Regarding the National Training Fund, a 0.1% increase in employer levy is included in the legislation, yet money is still sitting in that fund unspent. If the Minister is to keep increasing the amount being paid in, at the very least the money should be spent on what the fund was set up to do.

We know from the reply to a parliamentary question asked by my colleague, Deputy Quinlivan, that between 2015 and 2018, €299 million had been collected but not spent, while the projected underspend in 2019 alone is a further €199 million. This is absolute madness. Why is this money not being spent? Why we not targeting it at those on the live register?

In addition, more money from the national training fund, NTF, should be invested in the apprenticeship scheme. The scheme is in dire need of reform and expansion to ensure we will not only give young people more tertiary education options but also equip Ireland with the skilled workers needed for growing and emerging industries. Sinn Féin has pledged to abolish apprenticeship fees to help to encourage more people into apprenticeships. It would cost just €4.8 million this year, a tiny 1% of what has been collected but not spent under the NTF in the past few years. The Minister must clarify why this money is going unspent and outline how he intends to invest the hundreds of millions of euro that has built up.

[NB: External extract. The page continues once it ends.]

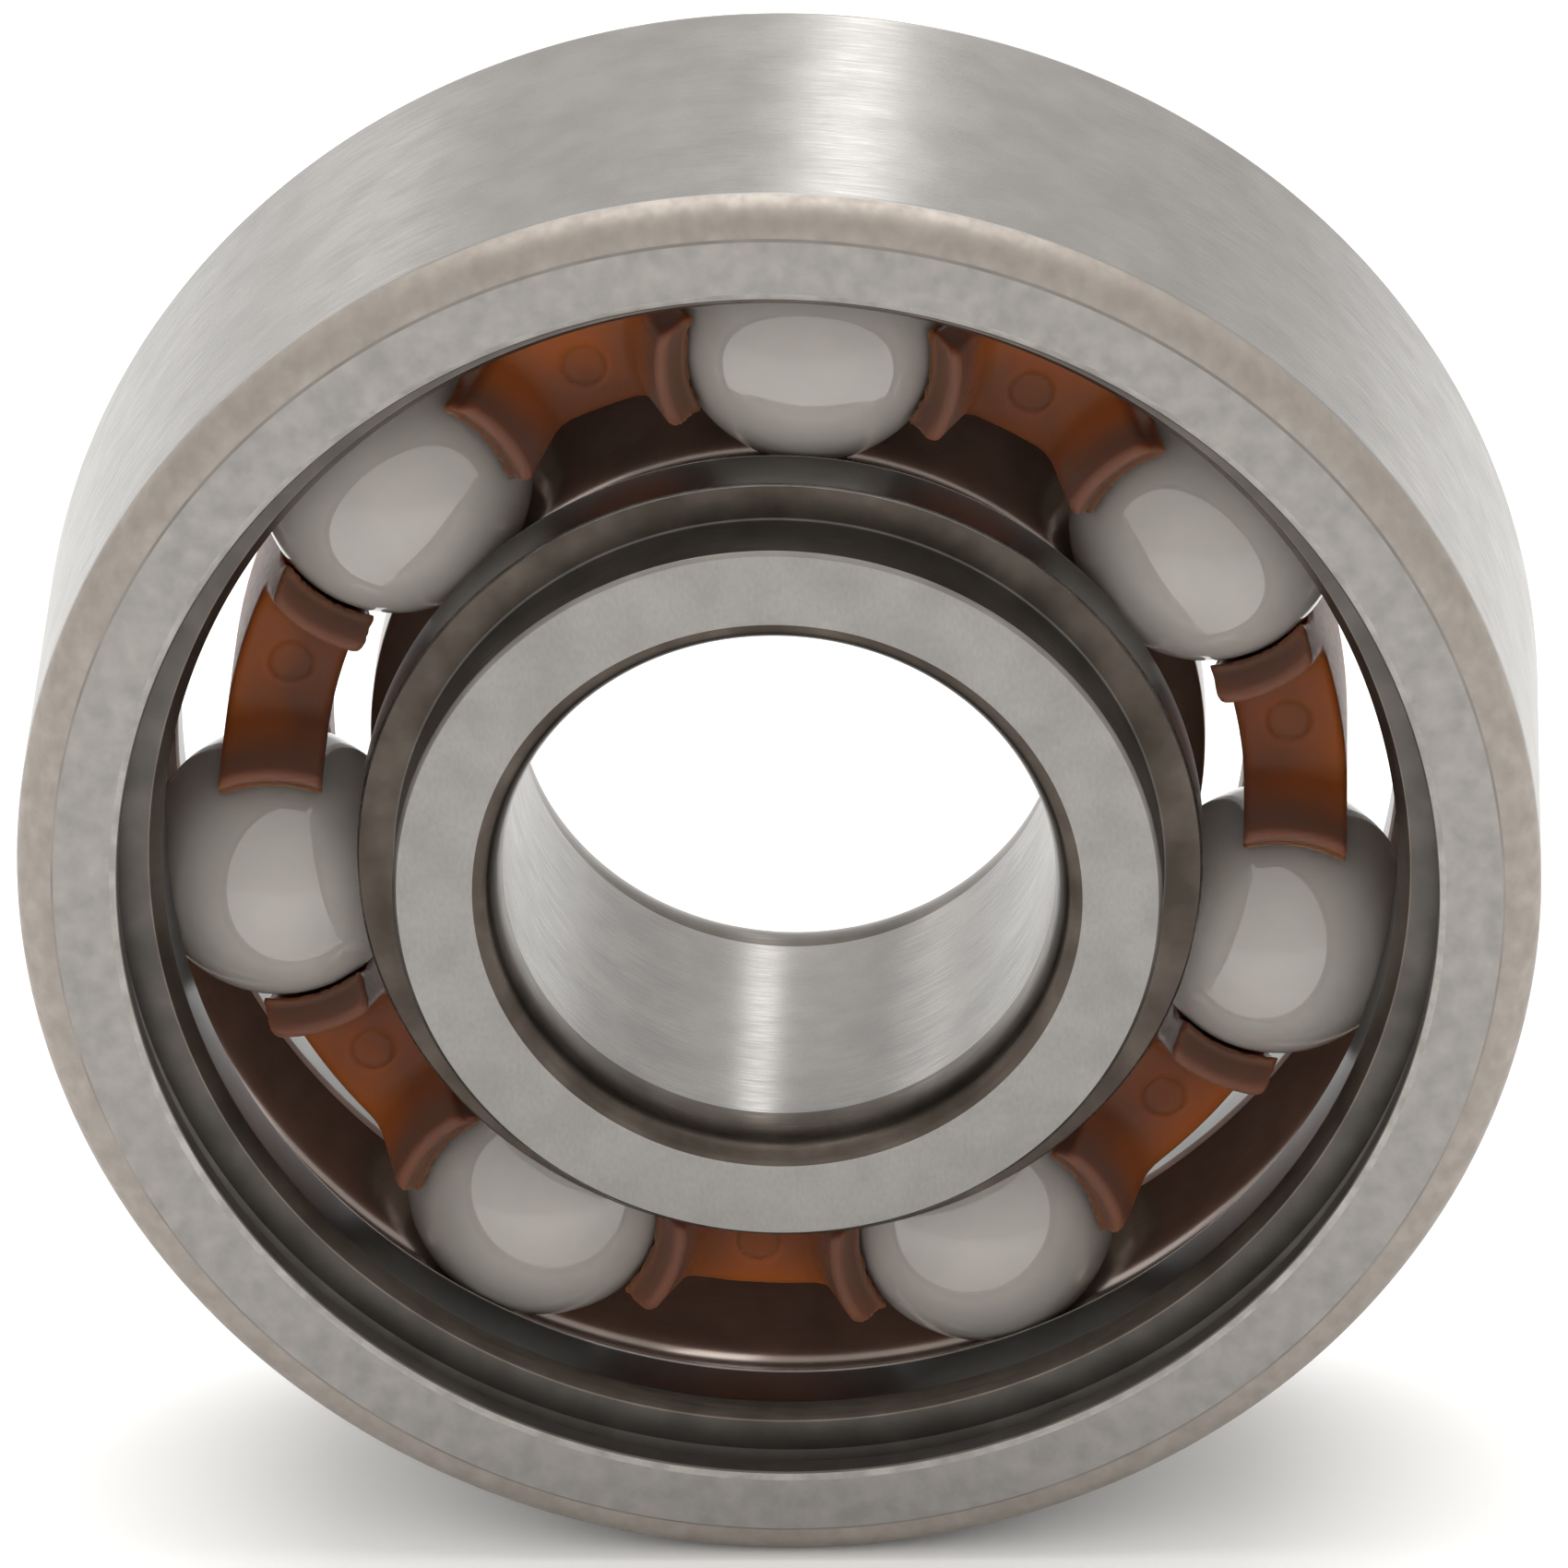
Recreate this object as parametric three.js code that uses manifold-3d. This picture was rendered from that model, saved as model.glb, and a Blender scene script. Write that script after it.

Sinn Féin is not going to oppose this legislation, but we will be tabling amendments once it moves to Committee Stage. There are some positive things included in the Bill, but the substantive issues I have outlined in my contribution need to be addressed. I look forward to the Minister's response because I have been asking some of these questions consistently for many months and years. I particularly hope I will receive answers to the questions I have asked about the reports that have been hidden away from people, some of the most vulnerable citizens, who need to see them. This House is also entitled to see them.